Hypothetical seasonal flu epidemic spread (not based on real or simulated data) is depicted here with the colors indicating regions currently infected with seasonal flu (red), refractory and immune to pandemics (purple), and recovered and currently susceptible to a novel pandemic (blue). White lines depict the global flight network. Image Credit: Spencer J. Fox
You might expect that the risk of a new flu pandemic — or worldwide disease outbreak — is greatest at the peak of the flu season in winter, when viruses are most abundant and most likely to spread. Instead, all six flu pandemics that have occurred since 1889 emerged in spring and summer months. And that got some University of Texas at Austin scientists wondering, why is that?

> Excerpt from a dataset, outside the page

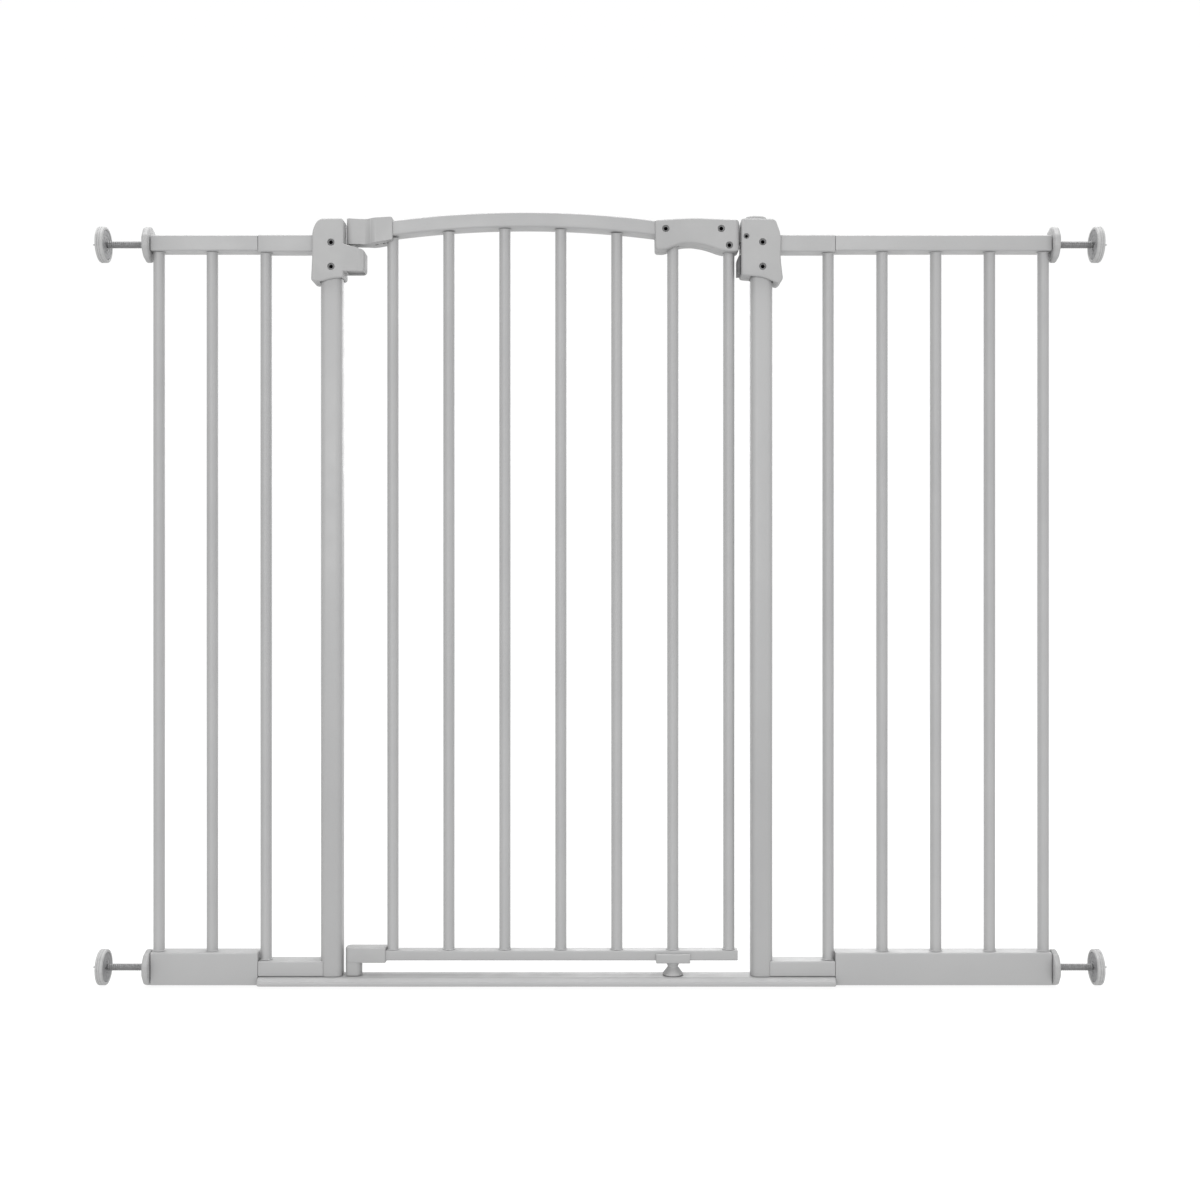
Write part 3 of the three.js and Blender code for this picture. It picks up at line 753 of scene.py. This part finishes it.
def latch_slider():
    """Bolt with a slanted nose, joined by a stem to a ribbed thumb piece."""
    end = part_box("latch_slider")[1].x
    nose, thumb_bottom = 5 * MM, 0.7434
    section = [(BOLT_START, BOLT_LOW), (end, BOLT_LOW), (end, BOLT_LOW + 3 * MM),
               (end - nose, BOLT_HIGH), (STEM[1], BOLT_HIGH), (STEM[1], thumb_bottom),
               (STEM[0], thumb_bottom), (STEM[0], BOLT_HIGH), (BOLT_START, BOLT_HIGH)]
    bolt = slab("latch_bolt", section, -5 * MM, 5 * MM, (0.4 * MM, 0.4 * MM))
    stem_sides = (STEM[0] - 1.5 * MM, STEM[1] + 1.5 * MM)
    carve(bolt, [block((stem_sides[0], near, BOLT_HIGH), (stem_sides[1], far, 0.75))
                 for near, far in ((-6 * MM, -3 * MM), (3 * MM, 6 * MM))])
    bm = beam(*THUMB, 13 * MM, 3.4 * MM, 1.0 * MM, along_x(0, 0.7447))
    thumb = mesh_object("thumb_piece", bm)
    first_rib, rib_pitch, rib_width, rib_floor = 0.1045, 2.6 * MM, 1.2 * MM, 0.7459
    ribs = []
    for i in range(6):
        left = first_rib + i * rib_pitch
        ribs.append(block((left, -5.2 * MM, rib_floor), (left + rib_width, 5.2 * MM, 0.75)))
    carve(thumb, ribs)
    for piece in (bolt, thumb):
        stand_for(piece, "latch_slider", "moulded_plastic")


def strike_plate():
    low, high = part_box("strike_plate")
    section = [(low.x, low.z), (high.x, low.z), (high.x, high.z), (high.x - 1.6 * MM, high.z),
               (low.x, high.z - 3.4 * MM)]
    edges = (0.5 * MM, 0.5 * MM)
    # painted shade: the strike plate, with its chamfered top corner, is coloured near black to
    # stand for the shaded side face by the latch housing
    stand_for(slab("strike_plate_insert", section, low.y, high.y, edges),
              "strike_plate", "dark_plastic")


# ---- hinge and stop ----
# outlines seen from above, narrow enough round the swing axis to clear the fixed pieces
KNUCKLE_PLAN = (
    (-247.6, -7.4, 6), (-226.4, -7.4, 4), (-221.4, -12.4, 4), (-201.5, -12.4, 2),
    (-201.5, 12.4, 2), (-221.4, 12.4, 4), (-226.4, 7.4, 4), (-247.6, 7.4, 6),
)
KNUCKLE_FACE = (
    (-260, 751.2, 4), (-240, 749.2, 8), (-226, 748.8, 5), (-201.5, 750.2, 3), (-201.5, 728.4, 2.5),
    (-226, 724.4, 5), (-260, 725, 3),
)
BRACKET_LEG_PLAN = (
    (-248.6, -7.5, 5), (-233.2, -7.5, 6), (-233.2, 7.5, 6), (-248.6, 7.5, 5),
)
BRACKET_PLAN = (
    (-248.6, -8.4, 6), (-209, -8.4, 2), (-209, 8.4, 2), (-248.6, 8.4, 6),
)
GRIP_SCREWS = ((-0.2185, 1.6 * MM), (-0.2115, 1.4 * MM))  # x and radius, under the knuckle


def hinge_pin(profile, sides):
    return mesh_object("pin", revolve(profile, sides, Matrix.Translation((HINGE_X, 0, 0))))


def hinge_knuckle():
    """Knuckle that grips the arched rail: narrow boss, flared grip and the pin under it."""
    piece = column("knuckle_grip", outline(KNUCKLE_PLAN), 0.72, 0.76)
    side_view = slab("cutter", outline(KNUCKLE_FACE), -0.02, 0.02, (CUTTER_EDGE, CUTTER_EDGE))
    boolean_with(piece, side_view, "INTERSECT")
    edge = piece.modifiers.new("edge", "BEVEL")
    edge.width = 1.1 * MM
    edge.segments = 3
    edge.limit_method = "ANGLE"
    edge.angle_limit = math.radians(50)
    bake(piece)
    pin = hinge_pin([(3.2 * MM, 0.7), (4 * MM, 0.7008), (4 * MM, 0.73)], 40)
    boolean_with(piece, pin, "UNION")
    rail_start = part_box("door_top_rail")[0].x
    bar_low, bar_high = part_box("door_bar_1")
    carve(piece, [
        block((rail_start - CLEARANCE, -RAIL_POCKET, 0.7295), (-0.19, RAIL_POCKET, 0.7475)),
        round_pocket((bar_low.x + bar_high.x) / 2, BAR_POCKET, 0.7, 0.735)(),
    ] + [round_pocket(x, radius + 0.1 * MM, 0.71, 0.7292)() for x, radius in GRIP_SCREWS])
    stand_for(piece, "hinge_knuckle", "moulded_plastic")
    # painted shade: a near-black disc at the top of each grip screw hole makes the hole read as
    # deep
    for x, radius in GRIP_SCREWS:
        profile = [(radius - 0.2 * MM, 0.7274), (radius, 0.7276), (radius, 0.729)]
        plug = mesh_object("grip_screw_hole_shade", revolve(profile, 32, Matrix.Translation((x, 0, 0))))
        stand_for(plug, "hinge_knuckle", "moulded_plastic", "painted_shade_black")


def hinge_bracket():
    """Lower hinge: a boxed sleeve on the door's bottom rail with a round pivot leg."""
    low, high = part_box("lower_hinge_bracket")
    body_bottom, leg_bottom, leg_top = 23.7 * MM, 10.8 * MM, 26 * MM
    piece = column("pivot_bracket", outline(BRACKET_PLAN), body_bottom, high.z,
                   (0.8 * MM, 1.0 * MM))
    leg = column("leg", outline(BRACKET_LEG_PLAN), leg_bottom, leg_top, (0.6 * MM, 0.2 * MM))
    boolean_with(piece, leg, "UNION")
    pin = hinge_pin([(3.2 * MM, low.z), (3.4 * MM, low.z + 0.3 * MM), (3.4 * MM, 14 * MM)], 48)
    boolean_with(piece, pin, "UNION")
    rail_low, rail_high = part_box("door_bottom_rail")
    carve(piece, [block((rail_low.x - CLEARANCE, rail_low.y - CLEARANCE, rail_low.z - CLEARANCE),
                        (high.x + 5 * MM, rail_high.y + CLEARANCE, rail_high.z + CLEARANCE))])
    stand_for(piece, "lower_hinge_bracket", "moulded_plastic")


def door_stop():
    """U-shaped clip round the bottom rail and the cone foot that hangs from it."""
    low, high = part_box("door_stop")
    x = (low.x + high.x) / 2
    rail_low, rail_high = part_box("door_bottom_rail")
    bottom, half = 23.2 * MM, 9.2 * MM
    middle = along_x(0, (bottom + high.z) / 2)
    clip = mesh_object("stop_clip",
                       beam(low.x, high.x, 2 * half, high.z - bottom, 1.4 * MM, middle))
    carve(clip, [block((low.x - MM, rail_low.y - CLEARANCE, rail_low.z - CLEARANCE),
                       (high.x + MM, rail_high.y + CLEARANCE, high.z + MM))])
    stand_for(clip, "door_stop", "moulded_plastic")
    foot = low.z
    profile = [(9.4 * MM, foot), (10.1 * MM, foot + 0.4 * MM), (10.1 * MM, foot + 1.2 * MM),
               (9.5 * MM, foot + 1.9 * MM), (7.4 * MM, foot + 4.6 * MM), (5.6 * MM, foot + 7 * MM),
               (5.1 * MM, foot + 7.8 * MM), (5.1 * MM, foot + 8.6 * MM),
               (5.5 * MM, foot + 9.4 * MM), (6.1 * MM, foot + 10.6 * MM),
               (6.4 * MM, bottom + 0.1 * MM)]
    cone = mesh_object("stop_foot", revolve(profile, 56, Matrix.Translation((x, 0, 0))))
    stand_for(cone, "door_stop", "moulded_plastic")


# ---- the whole gate ----
def build_gate():
    for node in frame["nodes"]:
        if node.endswith("_rail") and node != "door_top_rail":
            x_rail(node)
        elif "_bar_" in node:
            z_bar(node)
    for node in ("left_post", "right_post"):
        post(node)
    threshold()
    arched_rail()
    for label in ("top_left", "bottom_left", "top_right", "bottom_right"):
        hand_wheel(label)
        threaded_rod(label)
        wall_pad(label)
    housings()
    lock_button()
    latch_slider()
    strike_plate()
    hinge_knuckle()
    hinge_bracket()
    door_stop()


# ---- studio ----
def lit_table(name, tone, glow):
    """Matte white sheet that is also lit evenly from behind, so contact shadows stay soft."""
    s = Shader(name)
    s.set(Base_Color=(tone, tone, tone, 1), Roughness=0.9, Specular_IOR_Level=0.1,
          Emission_Color=(1, 1, 1, 1), Emission_Strength=glow)
    return s.material


def backdrop():
    """Pale floor that curves up into a round wall, so every side is seen against it."""
    radius, curve, top, steps, sides = 6.0, 1.4, 4.0, 16, 96
    flat = radius - curve
    profile = [(0.001, 0.0), (1.5, 0.0), (3.0, 0.0), (flat, 0.0)]
    for i in range(1, steps + 1):
        turn = math.pi / 2 * i / steps
        profile.append((flat + curve * math.sin(turn), curve - curve * math.cos(turn)))
    profile.append((radius, top))
    turns = [2 * math.pi * i / sides for i in range(sides)]
    below = 0.5 * MM  # the floor lies just under the gate's feet
    bm = bmesh.new()
    rows = []
    for r, z in profile:
        rows.append([bm.verts.new((r * math.cos(t), r * math.sin(t), z - below)) for t in turns])
    for low, high in zip(rows, rows[1:]):
        skin(bm, low, high, inward=True)
    bm.faces.new(rows[0])
    obj = bare_object("backdrop", bm)
    obj.data.shade_smooth()
    obj.data.materials.append(lit_table("pale_floor", 0.12, 0.90))


LIGHTS = (  # name, place, target, width and height, watts
    ("key", (-0.8, -3.2, 1.1), (0, 0, 0.35), (2.4, 1.8), 36),
    ("top", (0, 0.3, 2.8), (0, 0, 0), (3.2, 2.2), 104),
    ("fill", (1.8, -2.4, 0.9), (0, 0, 0.4), (1.6, 1.6), 10),
    ("rear", (0.8, 3.2, 1.6), (0, 0, 0.4), (2.4, 1.8), 22),
)
WORLD_STRENGTH = 0.5


def area_light(name, place, target, size, power):
    light = bpy.data.lights.new(name, "AREA")
    light.shape = "RECTANGLE"
    light.size, light.size_y = size
    light.energy = power
    obj = bpy.data.objects.new(name, light)
    obj.location = place
    obj.rotation_euler = (Vector(target) - Vector(place)).to_track_quat("-Z", "Y").to_euler()
    bpy.context.collection.objects.link(obj)


def studio():
    backdrop()
    for light in LIGHTS:
        area_light(*light)
    world = bpy.data.worlds.new("studio")
    bpy.context.scene.world = world
    world.use_nodes = True
    background = world.node_tree.nodes["Background"]
    background.inputs["Color"].default_value = (1, 1, 1, 1)
    background.inputs["Strength"].default_value = WORLD_STRENGTH


def camera():
    data = bpy.data.cameras.new("camera")
    data.sensor_width = 36
    data.lens = data.sensor_width * CAMERA_DISTANCE / FIELD_WIDTH
    obj = bpy.data.objects.new("camera", data)
    obj.location = (0, -CAMERA_DISTANCE, CAMERA_HEIGHT)
    obj.rotation_euler = (math.pi / 2, 0, 0)
    bpy.context.collection.objects.link(obj)
    bpy.context.scene.camera = obj


camera()
build_gate()
studio()
bpy.context.scene.view_settings.view_transform = "Standard"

Based on their computational model that mimics viral spread during flu season, graduate student Spencer Fox and his colleagues found strong evidence that the late timing of flu pandemics is caused by two opposing factors: Flu spreads best under winter environmental and social conditions. However, people who are infected by one flu virus can develop temporary immune protection against other flu viruses, slowing potential pandemics. Together, this leaves a narrow window toward the end of the flu season for new pandemics to emerge.
They report their findings today in PLOS Computational Biology.

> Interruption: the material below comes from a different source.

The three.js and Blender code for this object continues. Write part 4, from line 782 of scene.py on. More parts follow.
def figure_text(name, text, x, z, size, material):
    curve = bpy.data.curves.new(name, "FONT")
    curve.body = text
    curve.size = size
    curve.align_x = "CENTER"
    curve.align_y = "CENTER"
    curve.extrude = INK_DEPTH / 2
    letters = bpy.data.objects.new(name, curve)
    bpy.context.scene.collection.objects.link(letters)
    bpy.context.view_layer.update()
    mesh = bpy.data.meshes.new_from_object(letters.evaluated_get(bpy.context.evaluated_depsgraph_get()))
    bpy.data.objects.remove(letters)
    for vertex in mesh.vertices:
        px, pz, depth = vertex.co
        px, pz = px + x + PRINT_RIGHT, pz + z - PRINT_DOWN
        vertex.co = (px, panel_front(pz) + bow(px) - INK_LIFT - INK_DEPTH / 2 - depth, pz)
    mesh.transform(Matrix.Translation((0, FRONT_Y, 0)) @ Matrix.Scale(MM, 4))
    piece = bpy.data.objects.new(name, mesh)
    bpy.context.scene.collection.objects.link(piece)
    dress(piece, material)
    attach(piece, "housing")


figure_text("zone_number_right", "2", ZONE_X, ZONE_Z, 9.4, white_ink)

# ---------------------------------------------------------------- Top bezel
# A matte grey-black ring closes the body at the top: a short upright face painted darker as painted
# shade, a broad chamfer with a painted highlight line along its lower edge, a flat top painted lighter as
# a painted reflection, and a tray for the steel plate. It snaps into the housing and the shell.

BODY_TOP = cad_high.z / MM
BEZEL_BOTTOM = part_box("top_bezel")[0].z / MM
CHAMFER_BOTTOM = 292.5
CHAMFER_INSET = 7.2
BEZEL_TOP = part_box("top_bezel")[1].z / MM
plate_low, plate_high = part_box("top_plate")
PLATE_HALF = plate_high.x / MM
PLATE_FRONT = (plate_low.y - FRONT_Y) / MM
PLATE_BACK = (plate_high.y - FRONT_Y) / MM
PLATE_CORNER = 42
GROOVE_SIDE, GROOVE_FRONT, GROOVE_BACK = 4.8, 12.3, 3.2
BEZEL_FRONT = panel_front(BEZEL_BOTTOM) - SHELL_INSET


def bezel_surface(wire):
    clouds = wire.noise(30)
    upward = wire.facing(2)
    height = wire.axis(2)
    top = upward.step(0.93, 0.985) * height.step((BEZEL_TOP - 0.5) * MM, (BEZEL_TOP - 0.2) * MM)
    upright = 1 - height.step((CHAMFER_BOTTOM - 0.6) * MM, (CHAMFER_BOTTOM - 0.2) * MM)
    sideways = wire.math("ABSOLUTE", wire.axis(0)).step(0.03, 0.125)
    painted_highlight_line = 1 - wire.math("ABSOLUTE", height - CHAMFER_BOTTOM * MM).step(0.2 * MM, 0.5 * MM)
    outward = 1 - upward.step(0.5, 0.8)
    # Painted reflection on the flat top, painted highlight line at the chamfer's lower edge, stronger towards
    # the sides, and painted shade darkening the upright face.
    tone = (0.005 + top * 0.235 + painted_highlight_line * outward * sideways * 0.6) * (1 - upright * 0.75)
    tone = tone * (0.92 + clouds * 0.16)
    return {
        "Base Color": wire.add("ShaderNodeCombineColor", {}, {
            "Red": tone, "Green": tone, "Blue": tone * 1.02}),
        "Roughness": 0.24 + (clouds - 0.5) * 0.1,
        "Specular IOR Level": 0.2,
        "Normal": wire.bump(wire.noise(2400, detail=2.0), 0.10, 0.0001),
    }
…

The researchers' model assumes that people infected with seasonal flu gain long-term immunity to seasonal flu and short-term immunity to emerging pandemic viruses. The model incorporates data on flu transmission from the 2008-2009 flu season and correctly predicted the timing of the 2009 H1N1 pandemic.
Using the supercomputers at the Texas Advanced Computing Center, the scientists used their model to run thousands of simulations in which new pandemic viruses emerged at different points throughout the flu season. They found that the combination of winter conditions and cross-virus immunity indeed led to spring and summer pandemics.
"We don't know when or where the next deadly flu pandemic will arise," says Lauren Ancel Meyers, a professor in the Department of Integrative Biology and principal investigator of the study. "However, the typical flu season leaves a wake of immunity that prevents new viruses from spreading. Our study shows that this creates a narrow, predictable window for pandemic emergence in the spring and early summer, which can help public health agencies to detect and respond to new viral threats."
Future research may focus on more precisely characterizing the cross-strain immunity that impedes pandemic emergence during the normal flu season. Scientists may also explore how these pandemic risk patterns manifest in the Southern Hemisphere and tropical regions.
Funding was provided by the National Institute of General Medical Sciences and the UT Austin Graduate School.